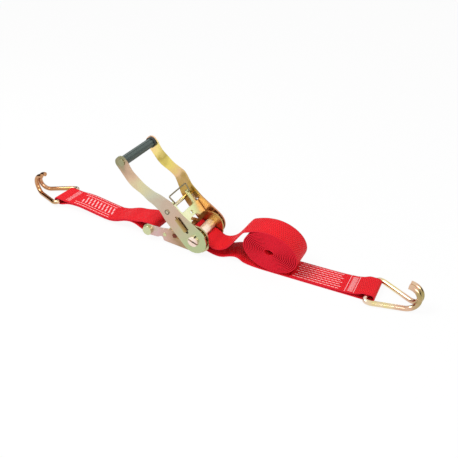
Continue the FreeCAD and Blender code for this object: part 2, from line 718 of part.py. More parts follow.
def releaseWire():
    """Finger wire over the pawl arms, with its ends set in their holes."""
    reach = d["pullReach"]
    side = inside - 1.0
    wide = d["pullHalf"]
    foot = d["drivePawlTop"] - 5
    low = -d["pawlThick"] / 2
    points = [(foot, -side, low), (foot, -side, 6), (reach, -wide, 6), (reach, wide, 6),
              (foot, side, 6), (foot, side, low)]
    wire = pipe(points, [0, 2.4, 2.4, 2.4, 2.4, 0], d["pullWire"])
    wire.rotate(V(0, 0, 0), V(1, 0, 0), 180)
    wire.rotate(V(0, 0, 0), V(0, 1, 0), -drivePawlAngle)
    wire.translate(V(d["mandrelX"], 0, d["mandrelZ"]))
    return wire


fixedShape("release_wire", releaseWire())


def hookShape():
    """Double J hook: back bar, two arms that close in, and two curls side by side."""
    half = d["hookHalf"]
    reach = d["hookReach"]
    curl = d["hookCurl"]
    pair = d["hookPair"]
    wide = d["hookShoulder"]
    points = [(0, 0, 0), (0, half, 0), (wide, half, 0), (reach + curl, d["hookFoot"], 0),
              (reach + curl, pair, 2 * curl), (reach - d["hookTip"], pair, 2 * curl)]
    radii = [0, d["hookBend"], d["hookRound"], curl * 0.999, curl * 0.999, 0]
    one = pipe(points, radii, d["hookWire"])
    other = one.mirror(V(0, 0, 0), V(0, 1, 0))
    return one.fuse(other).removeSplitter()


def hook(label, place):
    obj = doc.addObject("Part::Feature", label)
    obj.Label = label
    obj.Shape = hookShape()
    obj.Placement = place
    parts.append(obj)
    return obj


rightTurn = FreeCAD.Rotation(V(0, 0, 1), d["rightYaw"]) * FreeCAD.Rotation(V(0, 1, 0), d["rightPitch"])
rightPlace = V(d["rightBar"], 0, d["rightBarRise"]) + rightTurn.multVec(V(0, d["rightShift"], 0))
hook("hook_right", FreeCAD.Placement(rightPlace, rightTurn))
strapFrame = FreeCAD.Rotation(V(0, 0, 1), -d["strapYaw"])
leftPlace = strapFrame.multVec(V(d["leftBar"], 0, 0)) + V(boltX, 0, d["leftBarRise"])
leftTurn = (strapFrame * FreeCAD.Rotation(V(0, 0, 1), 180 + d["leftYaw"])
            * FreeCAD.Rotation(V(0, 1, 0), d["leftPitch"]))
leftPlace = leftPlace + leftTurn.multVec(V(0, d["leftShift"], 0))
hook("hook_left", FreeCAD.Placement(leftPlace, leftTurn))

flat = d["webThick"] / 2
ply = d["webThick"] + d["plyGap"]


def webbing(label, path, radii):
    """Band of webbing standing on edge across the buckle."""
    body = newBody(label)
    pad(body, "XZ", label + "Band", ribbon(path, radii, d["webThick"]), "dims.webWidth")
    return body


def slotPoint(side, gap):
    """End of the webbing in the mandrel slot, outside the turning mandrel."""
    x, z = polar(d["mandrelRadius"] + gap, -d["slotAngle"])
    return (d["mandrelX"] + side * x, d["mandrelZ"] + side * z)


slotRight = slotPoint(1, 0.75)
slotLeft = slotPoint(-1, 0.75)
mx = d["mandrelX"]
mz = d["mandrelZ"]


def longStrap():
    """Floor run from the sewn flap round the hook bar to the back of the mandrel."""
    bar = d["rightBar"]
    end = bar + d["loopPlay"] + loopRadius
    inner = bar - d["loopPlay"] - 2.0
    low = flat
    high = low + 2 * loopRadius
    path = [(d["flapEnd"], low + ply), (inner - 20, low + ply), (inner, high), (end, high), (end, low),
            (mx + 180, low), (mx + 96, low), (mx + 81, low + 11.5), (mx + 66, low + 9),
            (mx + 48, low + 0.6), (mx + 30, low + 2.0), (mx + 13, low + 8.2), (mx - 6, low + 12.0),
            (mx - 19, low + 20), (mx - 19.5, mz + 6.8), slotLeft]
    radii = easy(path, 0.42)
    radii[3] = loopRadius * 0.999
    radii[4] = loopRadius * 0.999
    radii[1] = 30.0
    radii[2] = 14.0
    return finish(webbing("long_strap", path, radii))


longStrap()
tail = [slotRight, (mx + 22, mz - 8.5), (mx + 31, mz - 15.5), (mx + 45, mz - 14.5), (mx + 62, mz - 4),
        (mx + 84, mz + 28), (mx + 92, mz + 36), (mx + 106, mz + 42.0), (mx + 122, mz + 47.3),
        (mx + 134, mz + 47.6)]
finish(webbing("strap_tail", tail, easy(tail, 0.42)))

wrap = newBody("strap_wrap")
pad(wrap, "XZ", "WrapBand", box2(-d["mandrelRadius"] - 0.3, -flat, d["mandrelRadius"] + 0.3, flat),
    "dims.webWidth")
finish(wrap, angle="dims.slotAngle", **onMandrel)

coilZ = (d["webThick"] + d["softGap"]
         + math.hypot(d["coilLong"] * math.sin(math.radians(d["coilTilt"])),
                      d["coilShort"] * math.cos(math.radians(d["coilTilt"]))))
coil = newBody("strap_coil")
lean = V(-math.cos(math.radians(d["coilTilt"])), math.sin(math.radians(d["coilTilt"])), 0)


def oval(longHalf, shortHalf):
    centre = V(0, 0, 0)
    upright = V(lean.y, -lean.x, 0)
    return Part.Ellipse(lean * longHalf, upright * shortHalf, centre)


pad(coil, "XZ", "CoilRoll", [oval(d["coilLong"], d["coilShort"]), oval(d["coilEye"], d["coilEyeHigh"])],
    "dims.webWidth")
coil.Placement = FreeCAD.Placement(V(0, 0, coilZ), FreeCAD.Rotation())
coil.setExpression("Placement.Base.x", "dims.coilX")
parts.append(coil)


def shortStrap():
    """Two plies sewn together, open as a loop at the end bolt and at the hook bar."""
    bz = boltZ
    big = d["sleeveRadius"] + 2.2 + flat
    barZ = d["leftBarRise"]
    bar = d["leftBar"]
    end = bar - d["loopPlay"] - loopRadius
    inner = bar + d["loopPlay"] + 2.0
    line = [(inner + 18, barZ + 3.0), (bar + 52, barZ + 5.2), (bar + 78, barZ + 2.5), (bar + 111, barZ - 1.6),
            (bar + 133, barZ - 3.4), (bar + 151, barZ - 0.4), (-58, bz + 0.5), (-36, bz + 2.6)]
    upper = shifted(line, ply / 2)
    lower = shifted(line, -ply / 2)
    cut = 4
    path = [lower[cut]] + lower[cut + 1:]
    path += [(-14, bz - big), (big, bz - big), (big, bz + big), (-14, bz + big)]
    path += upper[::-1]
    path += [(inner, barZ + loopRadius), (end, barZ + loopRadius), (end, barZ - loopRadius),
             (inner, barZ - loopRadius)]
    start = (lower[cut][0] - 0.3, lower[cut][1] + 0.05)
    path += lower[:cut] + [start]
    radii = easy(path, 0.42)
    for i, p in enumerate(path):
        if abs(p[0] - big) < 1e-6:
            radii[i] = big * 0.999
        if abs(p[0] - end) < 1e-6:
            radii[i] = loopRadius * 0.999
    return webbing("short_strap", path, radii)


short = shortStrap()
short.Placement = FreeCAD.Placement(V(boltX, 0, 0), strapFrame)
parts.append(short)

doc.recompute()
failed = []
for obj in doc.Objects:
    if any(state in obj.State for state in ("Invalid", "Error")):
        failed.append(obj.Label + " " + str(obj.State))
for obj in parts:
    if obj.Shape.isNull() or not obj.Shape.isValid() or not obj.Shape.Solids:
        failed.append(obj.Label + " has no valid solid")
if failed:
    raise ValueError("; ".join(failed))

os.makedirs("parts", exist_ok=True)
for obj in parts:
    obj.Shape.exportStep("parts/" + obj.Label + ".step")
    print(obj.Label, len(obj.Shape.Solids), round(obj.Shape.Volume, 1))
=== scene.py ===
# Ratchet strap: webbing, stitching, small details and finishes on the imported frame.
import json
import math

import bmesh
import bpy
from mathutils import Matrix, Vector


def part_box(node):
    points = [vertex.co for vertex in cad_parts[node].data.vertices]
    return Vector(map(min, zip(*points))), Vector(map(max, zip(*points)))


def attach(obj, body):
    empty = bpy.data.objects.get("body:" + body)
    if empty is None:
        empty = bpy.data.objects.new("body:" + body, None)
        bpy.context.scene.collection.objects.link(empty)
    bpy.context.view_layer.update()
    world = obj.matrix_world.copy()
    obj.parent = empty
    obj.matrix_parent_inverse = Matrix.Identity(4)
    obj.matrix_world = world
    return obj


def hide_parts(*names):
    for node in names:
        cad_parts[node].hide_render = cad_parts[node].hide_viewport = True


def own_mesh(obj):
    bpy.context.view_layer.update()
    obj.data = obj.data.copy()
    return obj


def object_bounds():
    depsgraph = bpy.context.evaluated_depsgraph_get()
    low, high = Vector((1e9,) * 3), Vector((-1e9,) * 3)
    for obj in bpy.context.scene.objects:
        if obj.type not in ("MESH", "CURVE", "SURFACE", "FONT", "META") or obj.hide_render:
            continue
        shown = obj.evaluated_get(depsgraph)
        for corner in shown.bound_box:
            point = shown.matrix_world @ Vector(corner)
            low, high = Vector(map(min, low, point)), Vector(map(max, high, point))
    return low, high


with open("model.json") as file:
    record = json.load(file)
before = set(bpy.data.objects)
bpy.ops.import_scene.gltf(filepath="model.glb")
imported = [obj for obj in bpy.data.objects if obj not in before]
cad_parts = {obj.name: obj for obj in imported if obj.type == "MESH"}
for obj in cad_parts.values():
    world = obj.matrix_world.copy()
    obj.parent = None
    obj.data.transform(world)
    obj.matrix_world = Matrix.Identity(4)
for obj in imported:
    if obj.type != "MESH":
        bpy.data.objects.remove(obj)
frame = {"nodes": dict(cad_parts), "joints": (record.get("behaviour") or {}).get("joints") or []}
nodes = frame["nodes"]
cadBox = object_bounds()
joints = {j["name"]: j for j in frame["joints"]}
mm = 0.001
scene = bpy.context.scene


def hinge(name):
    return Vector(joints[name]["pos_m"]) / mm


def nodeBox(name):
    low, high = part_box(name)
    return low / mm, high / mm


def tone(red, green, blue):
    # A display colour from 0 to 255 as the linear colour that a shader takes.
    values = []
    for part in (red, green, blue):
        c = part / 255
        values.append(c / 12.92 if c < 0.04045 else ((c + 0.055) / 1.055) ** 2.4)
    return (*values, 1.0)


cameraSizes = {"azimuth": 26.6, "elevation": 33.1, "lens": 45.04, "place": (448.2, -771.8, 611.86)}


def addCamera():
    data = bpy.data.cameras.new("camera")
    data.lens = cameraSizes["lens"]
    data.sensor_width = 36
    camera = bpy.data.objects.new("camera", data)
    scene.collection.objects.link(camera)
    a = math.radians(cameraSizes["azimuth"])
    e = math.radians(cameraSizes["elevation"])
    back = Vector((math.sin(a) * math.cos(e), -math.cos(a) * math.cos(e), math.sin(e)))
    camera.location = Vector(cameraSizes["place"]) * mm
    camera.rotation_euler = (-back).to_track_quat("-Z", "Y").to_euler()
    scene.camera = camera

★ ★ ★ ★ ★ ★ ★

## Task details
The required output is an exact reproduction of the lines starting at the one that contains "zip(*points))), Vector(map(max, zip(*points)))" and ending at the one that contains "obj.parent = empty". Both boundary lines belong to it.

## Finished task
    return Vector(map(min, zip(*points))), Vector(map(max, zip(*points)))


def attach(obj, body):
    empty = bpy.data.objects.get("body:" + body)
    if empty is None:
        empty = bpy.data.objects.new("body:" + body, None)
        bpy.context.scene.collection.objects.link(empty)
    bpy.context.view_layer.update()
    world = obj.matrix_world.copy()
    obj.parent = empty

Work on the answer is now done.